On Sunday, July 11, 1982, at approximately 4:20 p.m., the appellant, Thomas Carl Johnson, was arrested on the premises of Tanglewood Park, North Carolina. He was arrested by a park ranger, who also was a deputy sheriff with the power to arrest. The ranger charged him with “trespass after warning” for being on the park property.

Prior to arresting the appellant, the ranger checked with his superior officer who told him that the appellant had been warned to stay off the park property. When the ranger first saw the appellant, he was sitting in the victim’s automobile. After the ranger frisked the appellant, he took the car keys from the appellant. Other officers arrived and carried the appellant to jail.

After a wrecker came, the ranger, acting under standard procedure, began to inventory items in the car. This procedure was followed so that the towing service could later account for anything in the car. During the inventory process, the ranger noticed a handle sticking out from underneath the driver’s seat. After further examination, he saw that it was a hatchet handle and that the hatchet had blood on it.

The ranger called the Forsythe County, North Carolina Sheriff’s Office. After Detective Evelyn Harles arrived, the inventory was completed. In addition to the hatchet, credit card receipts bearing the victim’s name, a backpack in which were the victim’s car registration and tag receipt, some seed, a quantity of green material in a film container, a stone pipe containing charred or partially burned vegetable material, and a “roach clip” were found in the car.

While inventorying the appellant’s personal property on appellant’s person at the jail, Mark Little, a deputy sheriff, discovered a Chevron credit card issued to the victim in the appellant’s wallet. After the appellant was placed in jail on the trespass charge, Deputy Little arrested the appellant for “marijuana and paraphernalia possession.”

The appellant was given the Miranda warnings by Deputy Mark Little in the jail. He made a voluntary statement. In the statement he said he had seen Bobby An-derton the day before in Charlotte, North Carolina, and that Anderton had loaned him the car. He said there was no hatchet in the car. When asked about blood on the hatchet, he again said there was no hatchet.

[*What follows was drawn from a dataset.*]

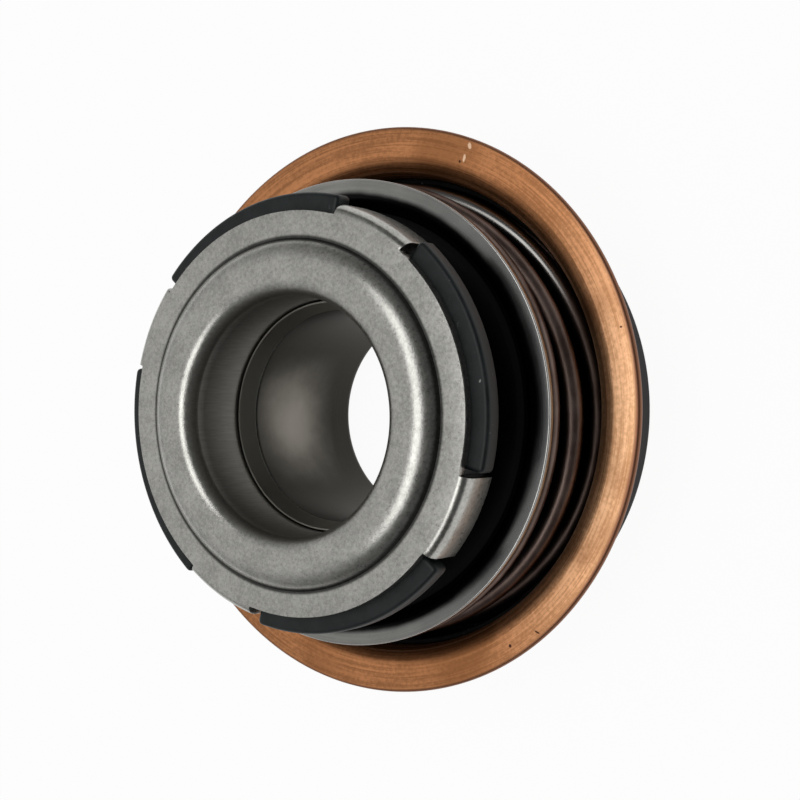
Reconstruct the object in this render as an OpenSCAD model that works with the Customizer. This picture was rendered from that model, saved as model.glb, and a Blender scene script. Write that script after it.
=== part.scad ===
// Unitized mechanical seal for a coolant pump: a flanged case, a spring loaded
// carbon face, and a mating ring carried on the shaft by a pressed sleeve.
// Millimetres. +Z runs from the case's rear face towards the front collar.

/* [Shaft sleeve] */
// Bore of the sleeve, pressed on the shaft
shaft_d = 15.9; // [12:0.1:19]
// Wall of the sleeve
sleeve_wall = 0.75; // [0.5:0.05:1]
// How far the sleeve's front end lies behind the collar's flat face
sleeve_recess = 4.85; // [3:0.05:6]
// How far the rear flare stands out past the sleeve's outside
flare_w = 1.4; // [0.9:0.1:1.8]
// Height of the flare's rear face above the case's rear face
flare_lift = 1.2; // [0.2:0.05:1.6]
// Flat left outside the rounding at the sleeve's front end
mouth_land = 0.25; // [0.1:0.05:0.4]
// Depth of the rounding inside the sleeve's front end
mouth_depth = 0.9; // [0.2:0.05:1.2]

/* [Drive collar] */
// Sheet of the collar
collar_sheet = 0.8; // [0.6:0.05:1]
// From the collar's bore to the foot of its bead
bead_w = 4.03; // [3.6:0.05:5]
// Height of the bead above the flat ring
bead_h = 1.09; // [0.8:0.05:1.3]
// Slope of the bead's outer side at its foot
bead_slope = 50; // [40:1:60]
// Outside radius of the rolled lip at the bore
lip_r = 1.1; // [1:0.05:1.3]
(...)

The appellant had told Fred Borgman, a co-worker at some stables in Tanglewood Park, that he was going to Birmingham to buy a small car from a “brother” who lived in Birmingham. (The term “brother” was used by appellant to mean “friend.”) He told Borgman he did not have much money at all.

About a day and half later, between 7:00 a.m. and 10:00 a.m., Borgman received a phone call from the appellant. The appellant told Borgman he was at his “brother’s” house in Birmingham and would be coming back in a couple of days. Borgman received another call from the appellant around 2:00 p.m. in which the appellant told him he was in Atlanta and was coming back to North Carolina.

The next day, Saturday, between 10:30 a.m. and noon, the appellant showed up at Borgman’s residence in Advance, North Carolina. Later at a Chevron station, while purchasing gas and using a Chevron credit card, the appellant told Borgman, “Watch this forgery.” The appellant also showed Borgman a hatchet in the car.

They drank liquor, shot pool, and slept that night in the car. The next morning, Sunday, the appellant took Borgman home.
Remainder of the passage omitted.